The fate of the Taiwan Air Force is not a minor issue, of course. It is certainly correct that air superiority would be a key enabling factor for a Chinese amphibious attack. The author of the International Security study projects that Taiwan would be able to add fifty thousand soldiers per day against a PLA lodgment by road, rail and aircraft. But this assumes that Chinese air and missile forces have not cut these links and made movement around the island exceedingly difficult—a top priority mission and well within the grasp of the PLA today. Like many such analyses, moreover, this author tends to regard amphibious invasion as nearly impossible to pull off, citing that the United States suffered huge losses at Normandy. He seemingly downplays the fact that decisive amphibious campaigns occurred at Inchon in the Korean War (despite forbidding tides and coastal terrain) and during the Falklands War. Even at Normandy, most of the beach landings (Gold, Sword, Juno, Utah) were basically uncontested. More important still, the author also does not consider that modern amphibious assault is mainly undertaken through the use of helicopters (in three dimensions) rather than simply employing landing craft. Given that the PLA has been working on this attack plan for at least a decade, and especially (as related above) since 2014, this is a major omission and likely reflects the glaring paucity of actual Chinese sources in this research.

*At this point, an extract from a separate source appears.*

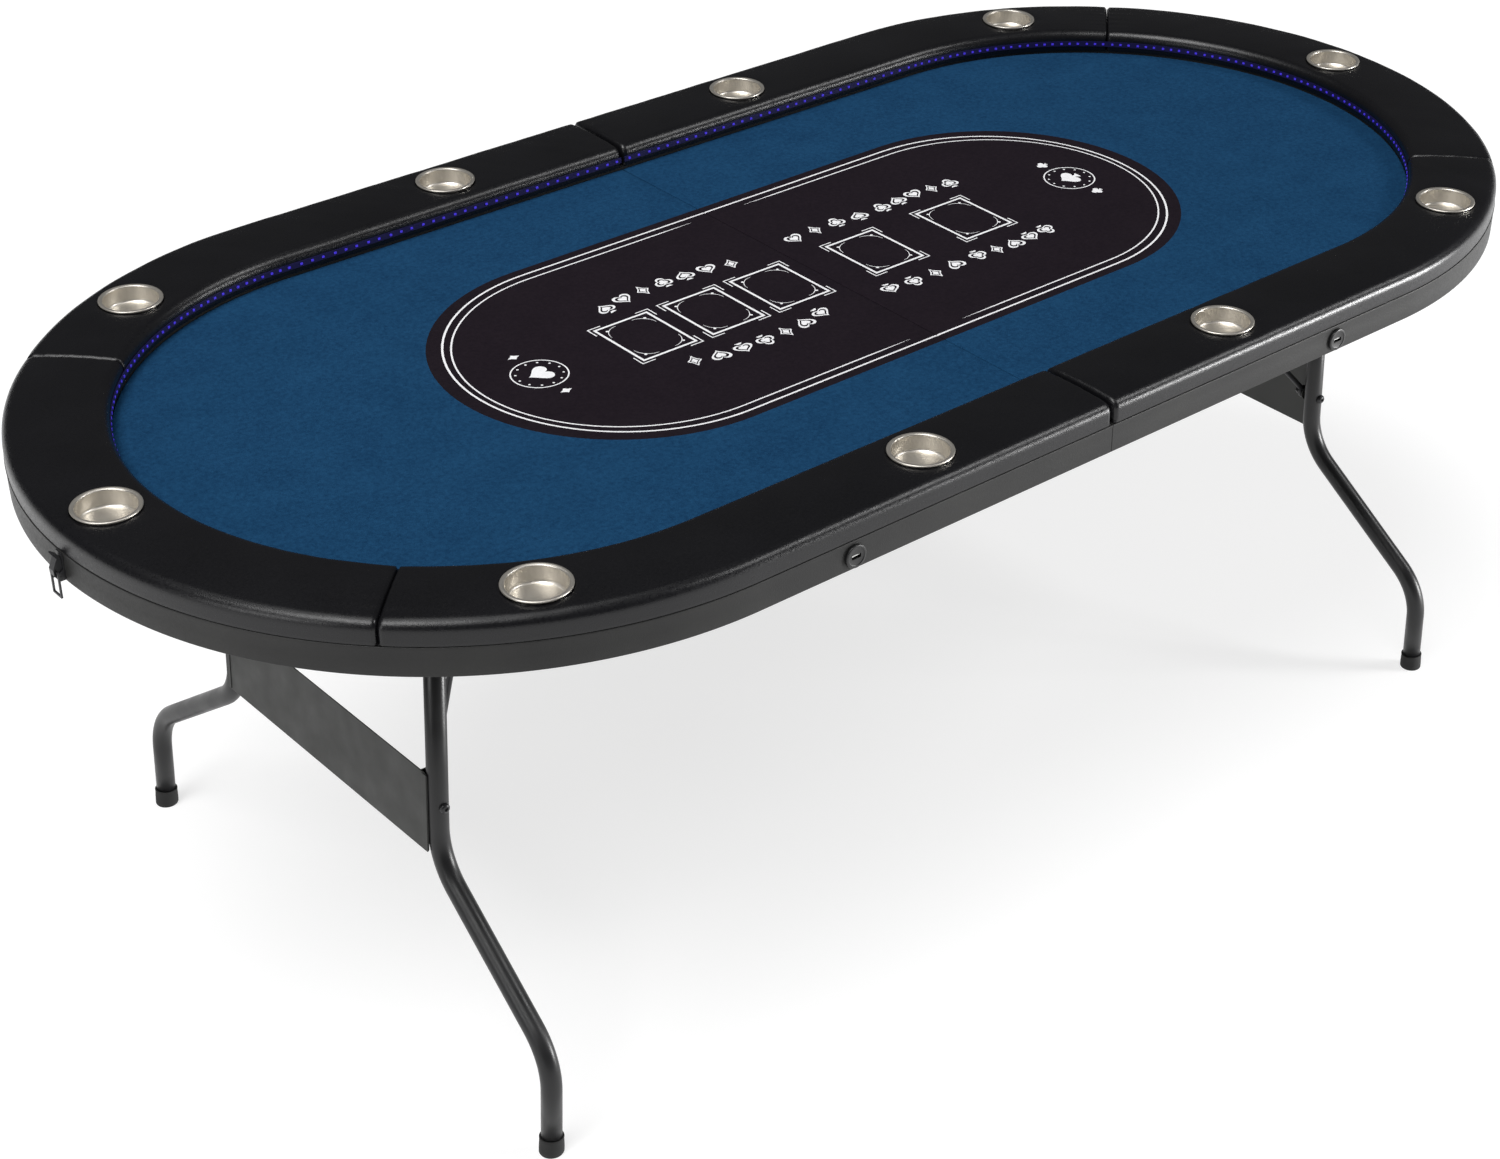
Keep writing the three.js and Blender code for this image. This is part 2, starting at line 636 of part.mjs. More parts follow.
function buildLegs(side) {
  const name = sideName(side);
  const half = new THREE.Group();
  half.rotation.z = side < 0 ? 0 : Math.PI; // built on the left and turned half round for the right
  table.add(half);
  const legs = new THREE.Group();
  legs.position.set(-PIVOT_X, 0, PIVOT_Z);
  legs.rotation.y = LEG_SPLAY;
  half.add(legs);
  add(name + "_leg_cross_tube", crossTube(), frameEnamel, legs);
  add(name + "_leg_panel", legPanel(), panelEnamel, legs);
  for (const ySign of [-1, 1]) {
    const row = name + "_" + rowName(side < 0 ? ySign : -ySign);
    add(row + "_leg_tube", legTube(ySign), frameEnamel, legs);
    add(row + "_leg_bolt", legBolt(ySign), darkHardware, legs);
    add(row + "_foot_cap", footCap(ySign), footRubber, legs);
  }
  const bolt = (PIVOT_Z - BOLT_Z) * Math.tan(LEG_SPLAY);
  const arm = add(name + "_leg_brace", brace(), darkHardware, half);
  arm.position.set(-PIVOT_X - bolt, 0, BOLT_Z);
  arm.rotation.y = Math.PI / 2 - BRACE_RISE;
  add(name + "_pivot_plate", onSide(pivotPlate(), side), zincSteel);
  add(name + "_brace_catch", onSide(braceCatch(), side), zincSteel);
}

// ---- Fold hinges ----

// A leaf on the underside whose two ears hold one pin of the link.
function hingeLeaf(side, y) {
  const top = BOARD_UNDERSIDE - FIT_GAP;
  const pivot = side * HINGE_PIVOT_X;
  const edge = y + HINGE_WIDTH / 2;
  const plateX = [side * FIT_GAP * 2, side * HINGE_REACH].sort((a, b) => a - b);
  const plate = block([plateX[0], y - HINGE_WIDTH / 2, top - 2.4], [plateX[1], edge, top]);
  const ears = [y - HINGE_WIDTH / 2, edge - 5].map((low) =>
    join(
      barY(pivot, HINGE_PIVOT_Z, 6, low, low + 5, 8),
      block([pivot - 5.5, low, HINGE_PIVOT_Z], [pivot + 5.5, low + 5, top - 1]),
    ),
  );
  const bore = barY(pivot, HINGE_PIVOT_Z, HINGE_PIN_RADIUS + 0.4, y - HINGE_WIDTH, y + HINGE_WIDTH, 12);
  return cut(join(plate, ...ears), bore);
}

// The bar between the two leaves' ears, with a pin at each end of its length.
function hingeLink(y) {
  const halfWidth = HINGE_WIDTH / 2;
  const inner = halfWidth - 5 - FIT_GAP;
  const web = block(
    [-HINGE_PIVOT_X, y - inner, HINGE_PIVOT_Z - 4],
    [HINGE_PIVOT_X, y + inner, HINGE_PIVOT_Z + 4],
  );
  const rounds = [-HINGE_PIVOT_X, HINGE_PIVOT_X].flatMap((x) => [
    barY(x, HINGE_PIVOT_Z, 5.4, y - inner, y + inner, 8),
    barY(x, HINGE_PIVOT_Z, HINGE_PIN_RADIUS, y - halfWidth, y + halfWidth, 8),
  ]);
  return join(web, ...rounds);
}

function buildHinges() {
  for (const y of [-HINGE_Y, HINGE_Y]) {
    const name = rowName(y) + "_hinge_";
    add(name + "left_leaf", hingeLeaf(-1, y), zincSteel);
    add(name + "right_leaf", hingeLeaf(1, y), zincSteel);
    add(name + "link", hingeLink(y), zincSteel);
  }
}

// ---- Draw latch: base, lever and bail on the left end, keeper on the right ----
// Its outlines count outwards from the end of the table.

const LATCH_FACE = LENGTH / 2;
const LEVER_PIN = [6, 698.5];
const BAIL_PIN = [9.5, 706];
const BAIL_DROP = 30;
const BAIL_WIRE = 2.2;
const outwards = (side, points) => shapeOf(points.map(([d, z]) => [side * (LATCH_FACE + d), z]));

function latchBase() {
  const plate = block([-LATCH_FACE - 1.9, -6.6, 694], [-LATCH_FACE - FIT_GAP, 6.6, 727]);
  const cheek = outwards(-1, [[1, 694], [9.5, 694], [9.5, 702], [1, 708]]);
  const cheeks = [-6.6, 5.4].map((y) => sideSlab(cheek, y, y + 1.2));
  const bore = barY(-LATCH_FACE - LEVER_PIN[0], LEVER_PIN[1], 1.9, -8, 8, 12);
  return cut(join(plate, ...cheeks), bore);
}

function latchLever() {
  const profile = outwards(-1, [
    [4.4, 695.2],
    [8.4, 695.2],
    [12.6, 702],
    [12.9, 709],
    [7.2, 722],
    [11, 727.5],
    [9.4, 728.6],
    [3.6, 724],
    [2.4, 716],
    [2.4, 700],
  ]);
  const body = sideSlab(profile, -4.9, 4.9);
  const pin = barY(-LATCH_FACE - LEVER_PIN[0], LEVER_PIN[1], 1.5, -6.9, 6.9, 12);
  const eye = barY(-LATCH_FACE - BAIL_PIN[0], BAIL_PIN[1], 2, -8, 8, 12);
  return cut(join(body, pin), eye);
}

// A closed wire loop through the lever's eye.
function latchBail() {
  const x = -LATCH_FACE - BAIL_PIN[0];
  const inner = 7.2;
  const outer = inner + BAIL_WIRE;
  const half = BAIL_WIRE / 2;
  const frame = (width, low, high, thickness) =>
    block([x - thickness, -width, low], [x + thickness, width, high]);
  const low = BAIL_PIN[1] - BAIL_DROP;
  return cut(
    frame(outer, low - half, BAIL_PIN[1] + half, half),
    frame(inner, low + half, BAIL_PIN[1] - half, half + 1),
  );
}

function latchKeeper() {
  const tongue = outwards(1, [
    [FIT_GAP, 722],
    [FIT_GAP, 668],
    [12.5, 668],
    [12.5, 676],
    [11.1, 676],
    [11.1, 669.5],
    [1.9, 669.5],
    [1.9, 722],
  ]);
  const plate = block([LATCH_FACE + FIT_GAP, -8, 696], [LATCH_FACE + 1.9, 8, 722]);
  return join(plate, sideSlab(tongue, -5, 5));
}

function buildLatch() {
  add("latch_base", latchBase(), zincSteel);
  add("latch_lever", latchLever(), darkHardware);
  add("latch_bail", latchBail(), zincSteel);
  add("latch_keeper", latchKeeper(), zincSteel);
}

for (const side of [-1, 1]) {
  buildTop(side);
  buildLegs(side);
}
add("light_controller", lightController(), blackPlastic);
add("power_inlet", powerInlet(), blackPlastic);
buildHinges();
buildLatch();

export default table;
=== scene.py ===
"""Folding poker table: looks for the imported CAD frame. Metres, +X along the table, +Z up."""
import json
import math

import bmesh
import bpy
import numpy as np
from mathutils import Matrix, Vector
from mathutils.geometry import delaunay_2d_cdt


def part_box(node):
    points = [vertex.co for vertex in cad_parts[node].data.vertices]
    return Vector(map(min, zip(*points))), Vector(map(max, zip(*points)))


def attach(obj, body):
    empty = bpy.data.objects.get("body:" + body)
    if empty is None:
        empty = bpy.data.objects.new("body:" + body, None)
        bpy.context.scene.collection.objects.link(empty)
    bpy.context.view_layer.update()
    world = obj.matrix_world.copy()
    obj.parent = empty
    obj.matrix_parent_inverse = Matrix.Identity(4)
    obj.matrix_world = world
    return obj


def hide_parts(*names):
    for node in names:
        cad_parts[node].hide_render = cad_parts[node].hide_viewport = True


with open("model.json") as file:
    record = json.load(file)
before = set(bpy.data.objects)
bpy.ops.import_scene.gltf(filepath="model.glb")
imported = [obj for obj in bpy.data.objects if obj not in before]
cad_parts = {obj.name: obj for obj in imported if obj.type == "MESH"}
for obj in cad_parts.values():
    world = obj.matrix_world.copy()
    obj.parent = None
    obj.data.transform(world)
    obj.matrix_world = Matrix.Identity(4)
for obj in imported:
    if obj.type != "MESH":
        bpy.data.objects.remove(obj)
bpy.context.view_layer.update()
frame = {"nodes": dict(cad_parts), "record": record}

SIDES = {"left": -1, "right": 1}
ROWS = {"near": -1, "far": 1}


# ---- camera
SENSOR_WIDTH = 36
LENS = 67.5336  # millimetres, as the sensor's width is
SHIFT_X, SHIFT_Y = -0.1058, -0.00067


def make_camera():
    """A camera above the near left corner, looking down across the table."""
    data = bpy.data.cameras.new("camera")
    camera = bpy.data.objects.new("camera", data)
    bpy.context.collection.objects.link(camera)
    right = Vector((0.74318, -0.66875, 0.02130))
    down = Vector((-0.34434, -0.40957, -0.84480))
    ahead = Vector((0.57369, 0.62050, -0.53466))
    turn = Matrix((right, -down, -ahead)).transposed()
    camera.matrix_world = Matrix.Translation((-2.1315, -2.4932, 2.3346)) @ turn.to_4x4()
    data.sensor_width = SENSOR_WIDTH
    data.lens = LENS
    data.shift_x, data.shift_y = SHIFT_X, SHIFT_Y
    data.clip_end = 100
    bpy.context.scene.camera = camera


make_camera()


# ---- dimensions, from the frame
def centre_of(node):
    """The middle of a CAD piece's box."""
    return [(a + b) / 2 for a, b in zip(*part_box(node))]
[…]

Regrettably, the discussion of a blockade scenario is not any more reliable. For instance, the author depends on a study from 2004 (also published in International Security) to claim that the Chinese Navy could sink just 1 to 6 percent of Taiwan shipping in a blockade. Yet that claim was thoroughly unconvincing when it was made back in 2004. Almost fifteen years later (and in light of very rapid PLA modernization) it is downright farcical. The author relies on a much more current study (2015) to claim that U.S. submarines could devastate a PLA amphibious invasion with few losses. However, that estimate was also badly flawed for numerous reasons, but particularly because it failed to explain how U.S. submarines could penetrate minefields laid by the PLA on either side of the Taiwan Strait to create a protective cordon for the amphibious armada. Of course, that armada would be comprised not only of tens of thousands of fishing boats, but also thousands of merchant vessels as well—another factor ignored in this study but very much an integral part of Chinese plans. The author of this new International Security study turns out to be quite correct in stating that “China is not poised to overrun maritime East Asia.” However, that is not because the Middle Kingdom lacks for the requisite military might—it does not. Rather, it is because China is actually not seeking military conflict with its neighbors, nor even with Taiwan. In other words, Beijing’s intentions, even within the maritime sphere, are reasonably benign.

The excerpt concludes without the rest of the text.